While the tourists gawk and the cameras click, the Japanese say their prayers. They handle the tourists with the panache of an old Hollywood star: they ignore them completely. There's nothing particularly solemn here. The Japanese don't rope the area off, give the evil eye to a tourist that chews gum, or tell anyone to keep quiet.

I watched as an old man approached the bell. He had two children with him, a boy and a girl, both under the age of five. The man who designed the children's monument must have had a sense of humor, because the rope for the bell ends four feet above the ground, well out of the reach of small kids. The old man dutifully picked the little boy up, and the boy rang the bell. He put the boy down and they said a five second prayer. Or rather, the old man did; the kid seemed to be complaining that he wanted to ring the bell again because he's a kid, and ringing a bell is fun, if you'll recall.

Next, the little girl. Heartbreak time for everyone watching. It's a touching sight, seeing a very old Asian man stoop over at the waist, pick up a beautiful little girl, and hold her against his chest. He turned her around to face the ropes, her tiny blue dress riding up and showing off her diapers. The girl reached out her little arms and grabbed the ropes. The old man said something in her ear.
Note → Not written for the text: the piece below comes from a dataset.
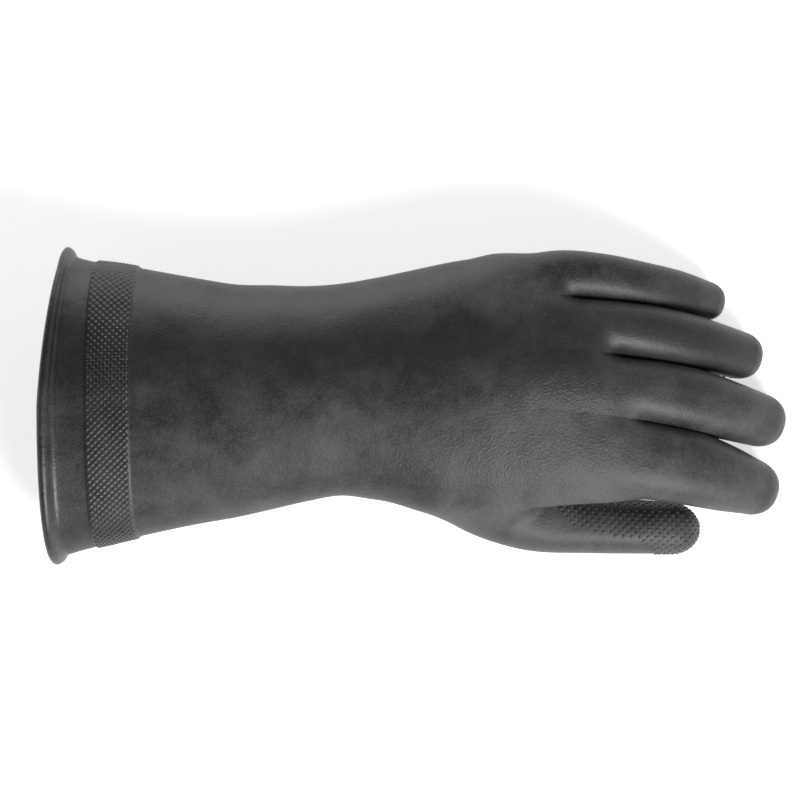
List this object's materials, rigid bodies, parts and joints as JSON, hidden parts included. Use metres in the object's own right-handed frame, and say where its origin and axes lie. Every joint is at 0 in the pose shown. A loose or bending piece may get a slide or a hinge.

The little girl grasped the ropes tightly. The old man rocked his body back and forth, helping her. There was a solemn gong. The kid loved it. Smiled, laughed. The old man put her down. No, no, no, and back up again, the old man holding her out to the ropes and gong, one more time. Then they stood side by side and the man prayed for a few moments. The little girl looked up at him and clapped her hands together beneath her chin, mimicking him. Then they walked away.

The dignity in that act was astounding, and it was repeated over and over throughout the morning, men and women hauling boys and girls up to face the ropes and ring the bell. The dignity lay not in their faces or their prayers, but in their very concept of the site. If this had been Canada, the US, Egypt, or any other country besides Japan, there would have been velvet ropes, and a guide to keep order, and sanctimonious worshipers whose only purpose for being there was to be there: to be seen worshiping, and to revel in that worship. The Japanese don't mind the cameras, the tourists, and the noise that comes with them because those things just don't matter. They are irrelevant.

For the Japanese, this worshiping of the dead and the past does not seem to have the rest of the world's affectation of 'look at us mourn, look at us pray.' The memorials in Hiroshima are not a Wailing Wall, a Mecca, or a tomb of an unknown soldier. Not much happens here beyond prayer. Nobody's protesting anything. It is, to those of us used to watching violence mixed with remembrance on the TV news, boring.

It took me a while to figure out why the Japanese are better at remembrance than we are. It didn't take long. Listening to the Westerners around me, I learned that most of us are pretty dimwitted when it comes to matters of history and death.

There was the woman who told her friend that they bombed Hiroshima because the Enola Gay was flying around and it was a clear day over the city. Not too much planning went into it. There was the man who said that if more people came to a place like this, there would be peace on Earth. There was the European who told his American friend "This is all your fault, you know." There was the American man who said, "Isn't it amazing how forgiving the Japanese are?"

No, not really. I don't think the Japanese even look at it as a matter of forgiveness. The very fact that they have so many monuments here tells you that they teach to truth in school: Pearl Harbor was a bad idea. Perhaps when they pray to the dead, they ask forgiveness for themselves.

And they look at WWII for what it is: history. They've erected their monuments, and they pray for their dead, but I get the impression from the way they pray that they know two things: they got themselves into a conflict a long time ago, and it was an act which led to massive death and destruction on the homefront. The second thing I know is that they harbor no grudge, they want no re-match of any kind, and never have. They live with their history, they hold their children up to ring its bells. They don't hide from it, and they don't use it as pretext for hate.

It is refreshing to see a people that can get on with their lives. It is alarming to see us visiting their monuments and blaming our own peoples for acts which the Japanese no longer look at as political. Someday, maybe, we will let ourselves off the hook for being right once in a while, and for doing the right thing. The Japanese today are a beautiful, gracious people, but the atomic bomb wasn't dropped on them. It was dropped on people that cut off the heads of innocent civilians and downed pilots, that used brutal slave labor, that bayoneted POWs in the stomach for the dishonor of surrendering, that made the Bataan Death March three of the most vile words in the language.

"This was a tragedy," a man said to me as I was ready to leave the memorial.

"No, it wasn't," I said. "It was a victory."

And it's in the past.

2 comments:

Anonymous said...

Excellent Article

Anonymous said...

Japenese in the time of Hiroshima were not monsters... not all of them cut up rival army people mercilessly. Infact, the savage army made up a small part of the overall population and were also racially a mix of the south-east asian region. The innocent civilians got bombed instead to pay for the savage army's excesses.

The resilience in the japanese that we 'see' today has been with a part of this culture for thousands of years. I dont think any one culture is perfect or superior. Each lives within its own world of characteristic acceptances. Bombing isn't the sole reason why japanese are such sweet/docile people today.

In my opinion, the bomb did not tame the people into letting go of their brutal self. Infact, it was a grief so strong that made them cry incessantly at the sight of piled up ruins and numerous dead bodies. No amount of training can prepare us for a horrenduous sight that Hiroshima became after it was bombed.